Most businesses do not fit perfectly into one stage. You might have stage-three revenue with stage-two systems. You might have strong demand but weak margins. You might look mature from the outside while still relying on the owner for too many core functions. That is common.
The goal is not to label yourself. The goal is to identify the next bottleneck honestly.
Why this framework matters for marketing decisions
One reason this model is so useful is that good marketing depends on business stage. A business in existence may need credibility and visibility. A business in survival may need lead consistency and better tracking. A business in success may need stronger positioning and conversion improvements. A business in take-off may need channel coordination, reporting, and scalable systems.
That is why no-fluff strategy matters. If an agency sells the same package to every business, it is ignoring the reality that growth challenges change over time. What works for a stable company trying to scale is often the wrong solution for a founder still validating their offer.
The best next move is usually less dramatic than people expect. It may be tightening your service mix, improving your website messaging, claiming more local visibility, setting up conversion tracking, or documenting repeatable client workflows. Small changes, made at the right stage, often outperform big expensive moves made at the wrong one.

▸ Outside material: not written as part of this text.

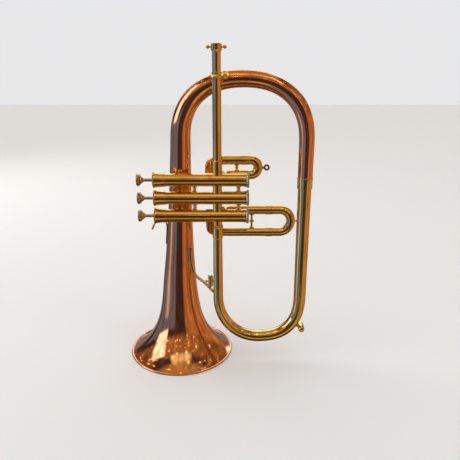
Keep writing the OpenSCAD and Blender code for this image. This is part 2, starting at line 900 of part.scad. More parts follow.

Growth gets easier to manage when you stop treating every problem like a marketing problem. Sometimes it is a positioning issue. Sometimes it is a systems issue. Sometimes it is a capacity issue. The stage helps you tell the difference.
If your business feels stretched, that does not always mean something is wrong. It may simply mean the business is asking for a new level of structure. The more clearly you can name your stage, the more confidently you can build what comes next – not with flashy promises, just steady, sustainable growth.